Here’s my favourite quote from the article:

It sounds bizarre, but try to catch yourself not being conscious. More than a hundred years ago the psychologist William James likened introspective analysis to “trying to turn up the gas quickly enough to see how the darkness looks.” The modern equivalent is looking in the fridge to see whether the light is always on. However quickly you open the door, you can never catch it out. The same is true of consciousness. Whenever you ask yourself, “Am I conscious now?” you always are.But perhaps there is only something there when you ask. Maybe each time you probe, a retrospective story is concocted about what was in the stream of consciousness a moment before, together with a “self” who was apparently experiencing it. Of course there was neither a conscious self nor a stream, but it now seems as though there was.

Perhaps a new story is concocted whenever you bother to look. When we ask ourselves about it, it would seem as though there”s a stream of consciousness going on. When we don’t bother to ask, or to look, it doesn’t, but then we don’t notice so it doesn’t matter.

The fact that you can’t unconsciously examine consciousness made me think of this grook by Piet Hein:

Mirrors have one limitation: You can’t
either by hook or by crook
use them to how you look when you aren’t
looking to see how you look.

0 thoughts on “Consciousness – an illusion?”

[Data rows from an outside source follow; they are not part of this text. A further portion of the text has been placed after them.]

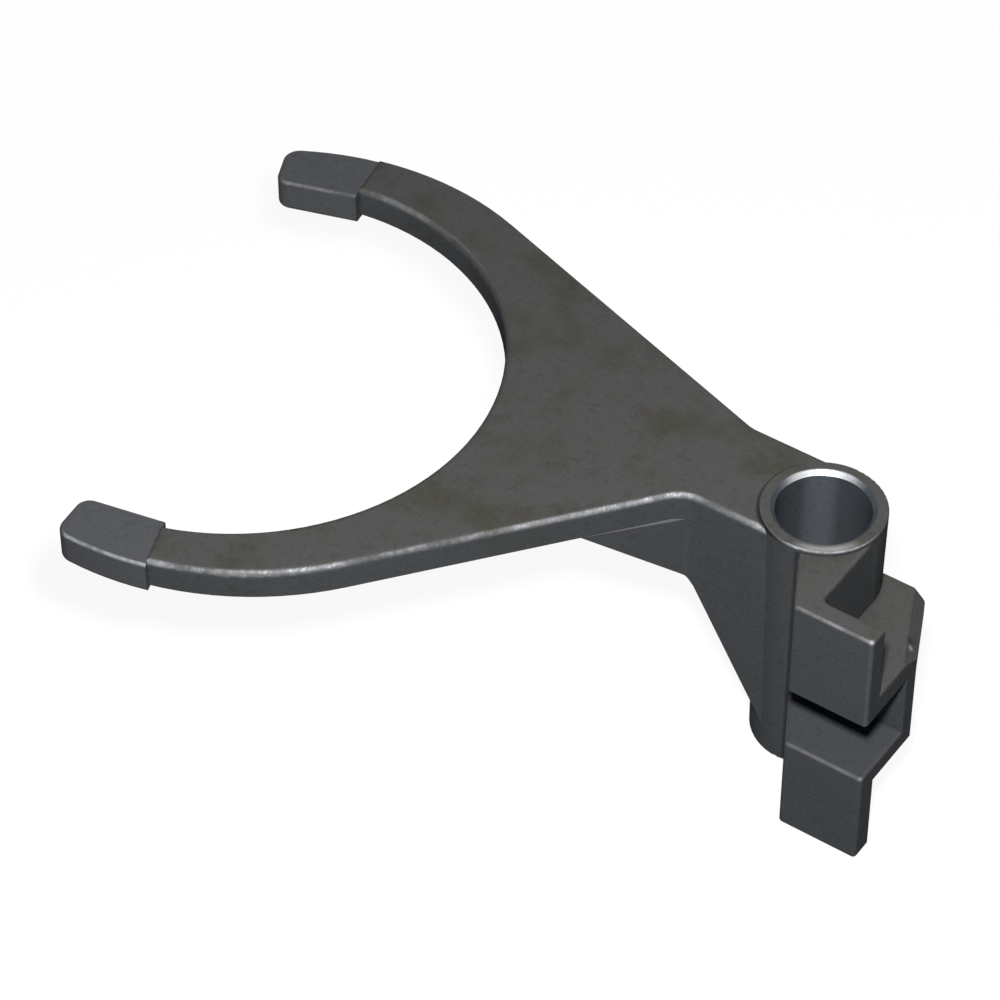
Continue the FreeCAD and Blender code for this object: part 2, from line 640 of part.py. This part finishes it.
bore_radius = "(%s / 2)" % size("bore_diameter")
mouth_radius = "(%s + %s)" % (bore_radius, size("bore_chamfer"))
bore_sketch = new_sketch(fork, "bore_profile", "XZ_Plane")
straight_outline(bore_sketch, [
    ("0", size("past_the_stock")),
    (mouth_radius, size("past_the_stock")),
    (mouth_radius, "0"),
    (bore_radius, "-" + size("bore_chamfer")),
    (bore_radius, "%s - %s" % (size("bore_chamfer"), size("hub_length"))),
    (mouth_radius, "-" + size("hub_length")),
    (mouth_radius, "-%s - %s" % (size("hub_length"), size("past_the_stock"))),
    ("0", "-%s - %s" % (size("hub_length"), size("past_the_stock"))),
])
bore = fork.newObject("PartDesign::Groove", "rail_bore")
bore.Profile = bore_sketch
bore.ReferenceAxis = (bore_sketch, ["V_Axis"])
bore.Angle = 360
fork.Tip = bore
doc.recompute()

for item in doc.Objects:
    if "Invalid" in item.State or "Error" in item.State:
        raise RuntimeError(item.Name + " did not build")
for body in (plate, far_pad, near_pad, gusset, gate, fork):
    if body.Shape.isNull() or not body.Shape.isValid():
        raise RuntimeError(body.Name + " is not a valid solid")
fork.Shape.exportStep("parts/shift_fork.step")
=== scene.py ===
import math

import bpy
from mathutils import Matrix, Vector


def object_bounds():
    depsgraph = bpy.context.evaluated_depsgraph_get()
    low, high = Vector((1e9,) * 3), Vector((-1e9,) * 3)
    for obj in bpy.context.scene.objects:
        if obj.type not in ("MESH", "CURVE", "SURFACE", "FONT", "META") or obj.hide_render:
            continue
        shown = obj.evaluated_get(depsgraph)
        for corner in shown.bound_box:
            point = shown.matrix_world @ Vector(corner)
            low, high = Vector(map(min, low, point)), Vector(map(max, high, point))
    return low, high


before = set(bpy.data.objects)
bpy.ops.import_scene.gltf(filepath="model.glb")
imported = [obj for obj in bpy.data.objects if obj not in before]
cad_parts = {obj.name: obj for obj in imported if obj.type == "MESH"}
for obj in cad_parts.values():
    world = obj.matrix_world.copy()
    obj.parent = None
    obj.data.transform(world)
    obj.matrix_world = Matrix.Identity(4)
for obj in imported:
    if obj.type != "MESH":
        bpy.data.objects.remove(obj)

cad_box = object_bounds()


# The casting: one piece of cast iron, blasted, left bare and lightly oiled.
# The bore, the two tip pads and the finger slot are machined afterwards.
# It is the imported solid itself, so only its finish is made here.
MM = 0.001
FORK_CENTRE = (-120.7 * MM, -26.0 * MM, 0.0)
BORE_RADIUS = 9.55 * MM
RING_RADIUS = 12.65 * MM


def add_node(tree, kind, settings=None, **inputs):
    """A shader node with its settings and its input values or links.
    An input is named by its label, with _ for a space, or by i and its number."""
    node = tree.nodes.new(kind)
    for name, value in (settings or {}).items():
        setattr(node, name, value)
    for name, value in inputs.items():
        numbered = name[0] == "i" and name[1:].isdigit()
        socket = node.inputs[int(name[1:])] if numbered else node.inputs[name.replace("_", " ")]
        if isinstance(value, bpy.types.NodeSocket):
            tree.links.new(value, socket)
        else:
            socket.default_value = value
    return node


def math_step(tree, operation, first, second=0.0, third=0.0):
    """One arithmetic step between numbers or links."""
    node = add_node(tree, "ShaderNodeMath", {"operation": operation}, i0=first, i1=second, i2=third)
    return node.outputs[0]


def plus_share(tree, start, share, amount):
    """The start plus the share times the amount."""
    return math_step(tree, "MULTIPLY_ADD", share, amount, start)


def product(tree, *factors):
    """Product of several numbers or links."""
    result = factors[0]
    for factor in factors[1:]:
        result = math_step(tree, "MULTIPLY", result, factor)
    return result


def largest(tree, *values):
    """Largest of several numbers or links."""
    result = values[0]
    for value in values[1:]:
        result = math_step(tree, "MAXIMUM", result, value)
    return result


def without_sign(tree, value):
    """A number without its sign."""
    return math_step(tree, "ABSOLUTE", value)


def coordinates_of(tree, vector):
    """The three coordinates of a vector."""
    return add_node(tree, "ShaderNodeSeparateXYZ", Vector=vector).outputs


def along(tree, place, direction):
    """How far a place lies along a direction, in metres."""
    node = add_node(tree, "ShaderNodeVectorMath", {"operation": "DOT_PRODUCT"},
                    i0=place, i1=direction)
    return node.outputs["Value"]


def from_point(tree, place, centre):
    """Distance from a point in metres."""
    node = add_node(tree, "ShaderNodeVectorMath", {"operation": "DISTANCE"}, i0=place, i1=centre)
    return node.outputs["Value"]


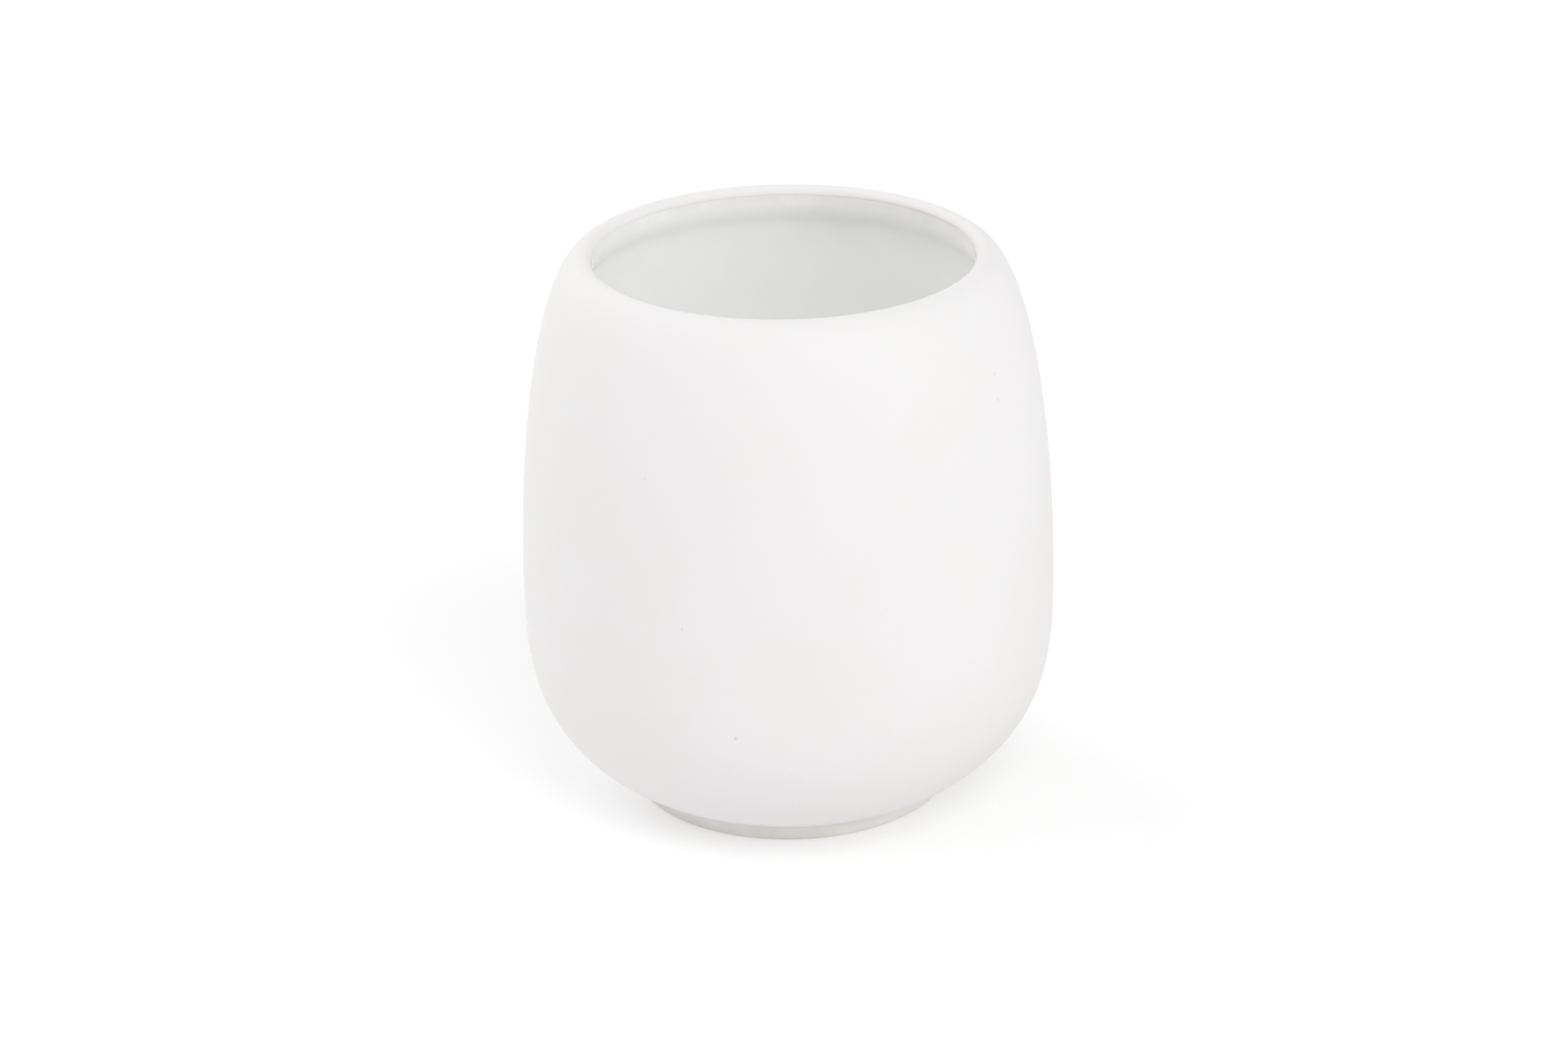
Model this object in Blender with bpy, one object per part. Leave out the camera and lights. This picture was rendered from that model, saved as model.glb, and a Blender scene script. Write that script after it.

  1. Maybe our brain can fix its attention in things in general (there’s a stream of information from "there", we direct our attention with our questions or the stimuli directs our attention with its activity) and one not so special case is that we pay attention of our own processes? Or is there more to it than that? I’m not concious of problems here. Maybe of implications, yes, but not problems. :-?

  2. Really good question, Lucas, and I’m not sure myself exactly how the article agrees or disagrees with what you write.

    I think the article points to the fact, that it’s not quite that simple. Consciousness is not just a process that’s either on or off.

    As you say, this has implications rather than problems. The problems only come, if you subscribe to one particular model for consciousness, which is in contradiction with the research mentioned. As most current models indeed seem to be :o)

    I was wondering: If your conscious thinking is only "on" some of the time… what turns it on?

    At the very least, we’ll have to downgrade consciousness from it’s position as the most important process going on in the mind. It seems more like consciousness is mostly tacked on, existing to rationalize actions we’ve already taken.

  3. I don’t know where I first read it but I think it’s in "The Meme Machine" (Dr Susan Blackmore herself!) or a book by … hang on … look up a difficult surname … Mihaly Csikszentmihalyi, who has researched "flow: the psychology of optimal experience" (look under "happiness").

    http://www.ccp.uchicago.edu/faculty/Mihaly_Csikszentmihalyi/html/

    Anyway, apparently, we’re concious of decisions a little *after* we’ve made them. I guess many people have no problem in agreeing with that. I guess "conciousness" is like "smell" or "pain": it helps.

  4. Yeah, it’s weird that. My favourite example is Michael Laudrup (one of Denmarks best soccer players) explaining how he consciously discovered having scored a goal only after he did it.